I’m thinking about my own creative practice, my painting. I’m not very good at it. I don’t ever have a plan. Instead, I have a process with a set of rules. I have a limited set of colors: the canvas background, a matte white, and glossy black, blue, and red. I don’t mix colors; I put them on straight from the can. I don’t allow the colors to mix on the canvas; I let marks dry before going back to that canvas. The result is a build-up of layers. Everything that happens is a series of barely considered marks that pile up over time. By being attentive to what is happening, I slowly refine the image until it is done. This might take a day or five years. What makes them beautiful, to me, is that everything that has happened is still present in the final product. It may be a ghost of a line behind a layer of white, but it’s still there. Sometimes a shape of color is merely muted by the next layer, so that what’s on top becomes a filter for what is below. In some ways, there is nothing but course correction.

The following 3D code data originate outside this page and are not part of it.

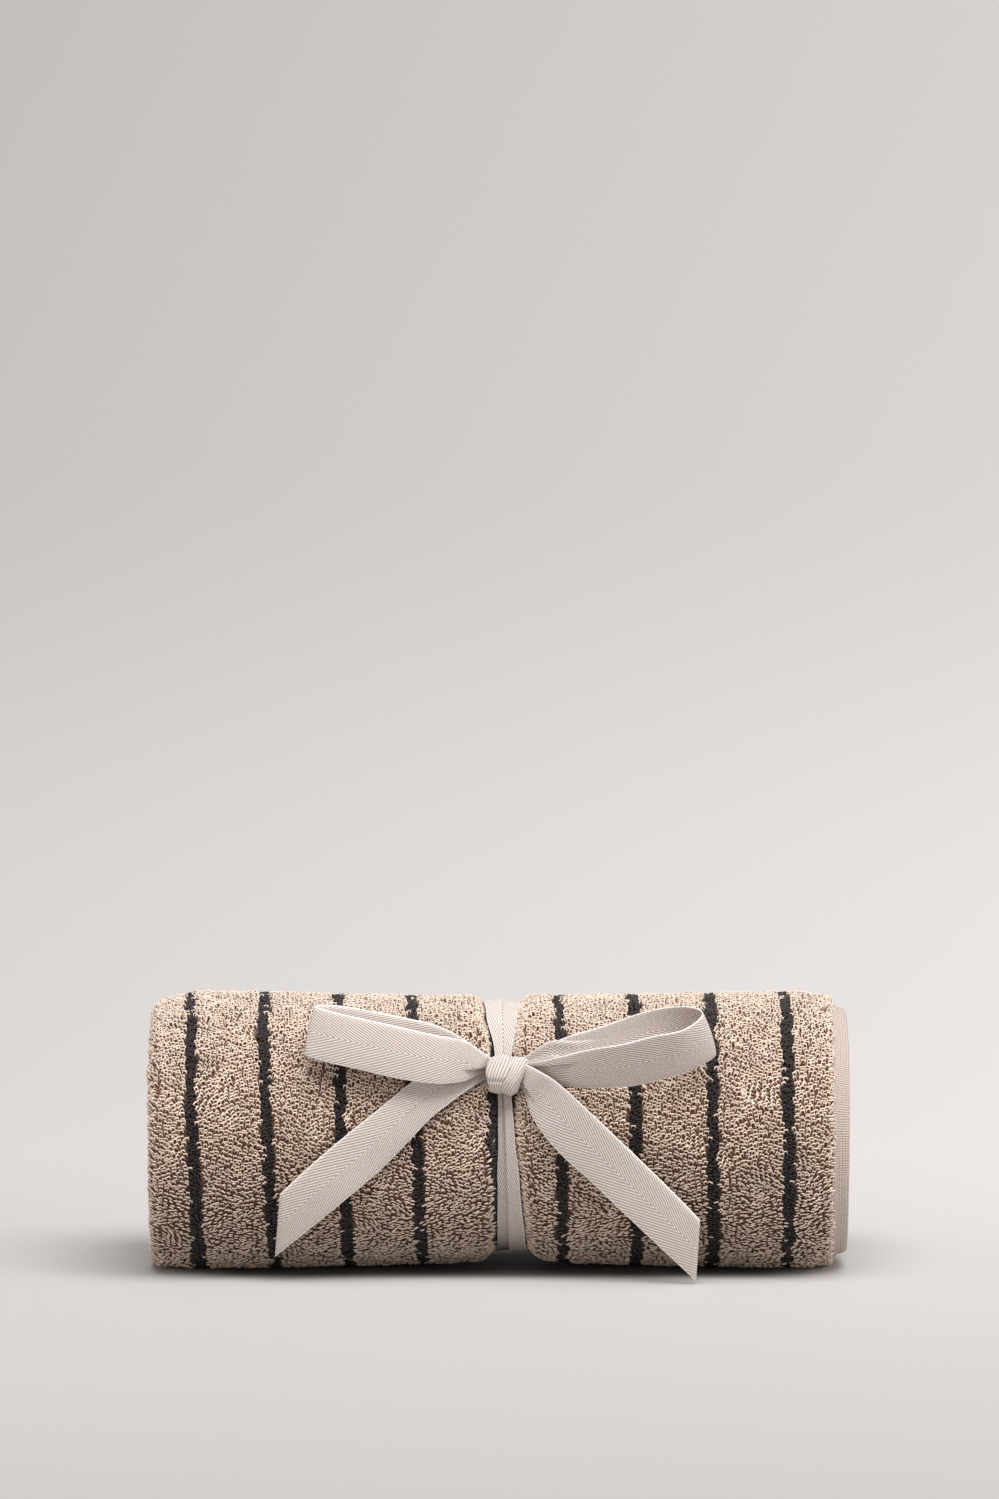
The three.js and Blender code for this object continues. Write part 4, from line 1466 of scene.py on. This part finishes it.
def dress(piece: Object) -> Object:
    """Make a piece ride on the part's body, and report it.

    Args:
        piece: The piece.

    Returns:
        The piece.
    """
    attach(piece, BODY)
    LOG.info("%s: %d faces", piece.name, len(piece.data.polygons))
    return piece


@dataclass
class RolledTowel:
    """The towel: its ground cloth and its pile, made as a few pieces of loops."""

    form: RollForm
    shift: Array
    sectors: tuple[tuple[str, float, float], ...] = (
        ("terry_under", 0.0, 285.0),
        ("terry_front", 285.0, 350.0),
        ("terry_brow", 350.0, 420.0),
        ("terry_top", 420.0, 490.0),
        ("terry_back", 490.0, 575.0),
    )
    hub: float = 41.0
    stripe_size: float = 0.82

    def build(self) -> None:
        """Build and dress the cloth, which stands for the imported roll, and its pile."""
        towel = TowelCloth(self.form)
        cloth = towel.ground().as_object("towel_cloth", self.shift, GroundFinish().material(towel))
        dress(cloth)
        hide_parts("towel_roll")
        pile = self.pile(LoopPile(self.form, towel))
        towel.width * MM

    def pile(self, pile: LoopPile) -> list[Object]:
        """Build and dress the loops: the sand ones by sectors of the skin, the stripes, and the ends.

        Args:
            pile: The pile's sizes.

        Returns:
            The pieces.
        """
        # The roots' colours are painted shade, darker than the crowns'.
        sand = YarnFinish("sand_loops", (0.30, 0.135, 0.058), (0.87, 0.69, 0.56), 0.5, 0.12).material()
        dark = YarnFinish("charcoal_loops", (0.01, 0.007, 0.007), (0.046, 0.035, 0.035), 0.15, 0.0).material()
        skin = pile.skin_feet().and_more(pile.wall_feet())
        striped = pile.striped(skin)
        shapes = {}
        turned = self.form.outermost(np.degrees(np.arctan2(skin.points[:, 2] - self.hub, -skin.points[:, 1])))
        for number, (name, low, high) in enumerate(self.sectors):
            inside = ~striped & (turned >= low) & (turned < high)
            shapes[name] = pile.loops(skin.taken(inside), pile.seed + 10 + number), sand
        shapes["terry_stripes"] = pile.loops(skin.taken(striped), pile.seed + 20, self.stripe_size), dark
        shapes["terry_ends"] = pile.loops(pile.end_feet(), pile.seed + 21), sand
        made = (shape.as_object(name, self.shift, finish) for name, (shape, finish) in shapes.items())
        return [dress(piece) for piece in made]


@dataclass
class TiedBow:
    """The tie: one length of herringbone tape."""

    form: RollForm
    shift: Array

    def build(self) -> None:
        """Build and dress the tape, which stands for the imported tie."""
        bow = TapeBow(self.form)
        tape = bow.whole().as_object("bow_tape", self.shift, TapeFinish().material())
        dress(tape)
        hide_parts("bow_tie")


def main() -> None:
    """Load the frame, then build the towel, the tie and the studio in order."""
    logging.basicConfig(level=logging.INFO, format="%(name)s: %(message)s")
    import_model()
    form = RollForm()
    shift = frame_shift(form)
    LOG.info("shift to the packed frame: %s mm", np.round(shift, 3))
    RolledTowel(form, shift).build()
    TiedBow(form, shift).build()
    studio = Studio(shift)
    studio.sweep()
    studio.lights()
    studio.camera()
    bpy.context.scene.view_settings.view_transform = "Standard"


if __name__ == "__main__":
    main()
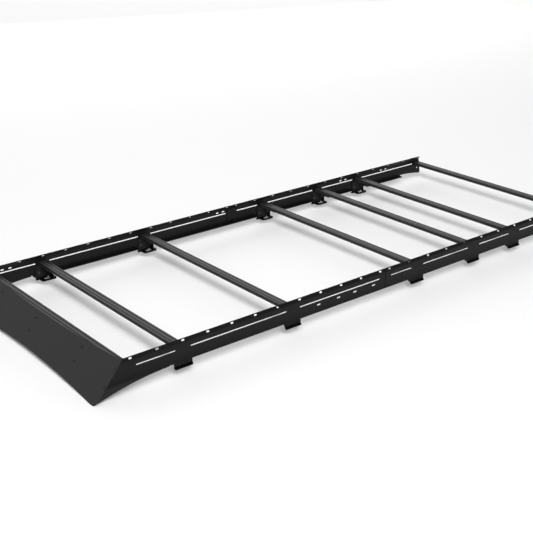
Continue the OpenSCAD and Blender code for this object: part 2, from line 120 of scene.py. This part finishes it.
class Finish:
    """One material, built from expressions."""

    def __init__(self, name, **constants):
        self.material = bpy.data.materials.new(name)
        self.material.use_nodes = True
        self.tree = self.material.node_tree
        self.tree.nodes.clear()
        self.shader = self.tree.nodes.new("ShaderNodeBsdfPrincipled")
        output = self.tree.nodes.new("ShaderNodeOutputMaterial")
        self.tree.links.new(self.shader.outputs["BSDF"], output.inputs["Surface"])
        self.set(**constants)

    def set(self, **sockets):
        """Feeds the shader's sockets, named with an underscore for each blank."""
        for name, value in sockets.items():
            self._feed(self.shader.inputs[name.replace("_", " ")], value)
        return self

    def _feed(self, socket, value):
        if isinstance(value, Value):
            self.tree.links.new(value.socket, socket)
        elif socket.type == "RGBA":
            socket.default_value = (*value, 1.0)
        else:
            socket.default_value = value

    def node(self, kind, settings, sockets, output=0):
        """Adds a node: its settings first, then its sockets by place or by name."""
        made = self.tree.nodes.new(kind)
        for name, value in settings.items():
            setattr(made, name, value)
        pairs = sockets.items() if isinstance(sockets, dict) else enumerate(sockets)
        for key, value in pairs:
            self._feed(made.inputs[key], value)
        return Value(self, made.outputs[output])

    def place(self):
        """Object coordinates in metres."""
        return self.node("ShaderNodeTexCoord", {}, (), "Object")

    def axis(self, name):
        """One object coordinate in metres."""
        return self.node("ShaderNodeSeparateXYZ", {}, (self.place(),), name)

    def noise(self, scale, detail, stretch=(1.0, 1.0, 1.0)):
        """Noise with scale features a metre, on object coordinates multiplied by stretch."""
        where = self.node("ShaderNodeMapping", {}, {"Vector": self.place(), "Scale": stretch})
        return self.node("ShaderNodeTexNoise", {}, {"Vector": where, "Scale": scale, "Detail": detail})

    def about(self, level, *noises):
        """The number level, moved up and down by noises. Each is a pair: a noise and its whole span."""
        total, *others = [noise * span for noise, span in noises]
        for other in others:
            total = total + other
        return total + (level - sum(span for _, span in noises) / 2)

    def shade(self, low, high, amount):
        """A colour between low and high by amount."""
        sockets = {MIX_FACTOR: amount, MIX_LOW: low, MIX_HIGH: high}
        return self.node("ShaderNodeMix", {"data_type": "RGBA"}, sockets, MIX_COLOUR)

    def bump(self, height, distance, strength):
        """Ends a finish: height is seen as relief, distance metres deep."""
        sockets = {"Strength": strength, "Distance": distance, "Height": height}
        return self.set(Normal=self.node("ShaderNodeBump", {}, sockets)).material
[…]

As I said at the beginning, creativity doesn’t always work out. I feel like this is not working out. Again. But I know from painting that the best pieces are the ones that rest in a tension between creation and resolution. (Maybe?) I’m not sure how I got from hermeneutics to painting, but maybe that’s okay. Maybe this is one of those things that didn’t go according to plan, but will be layered over, repurposed, reframed, and recreated. Maybe not by me, but by someone.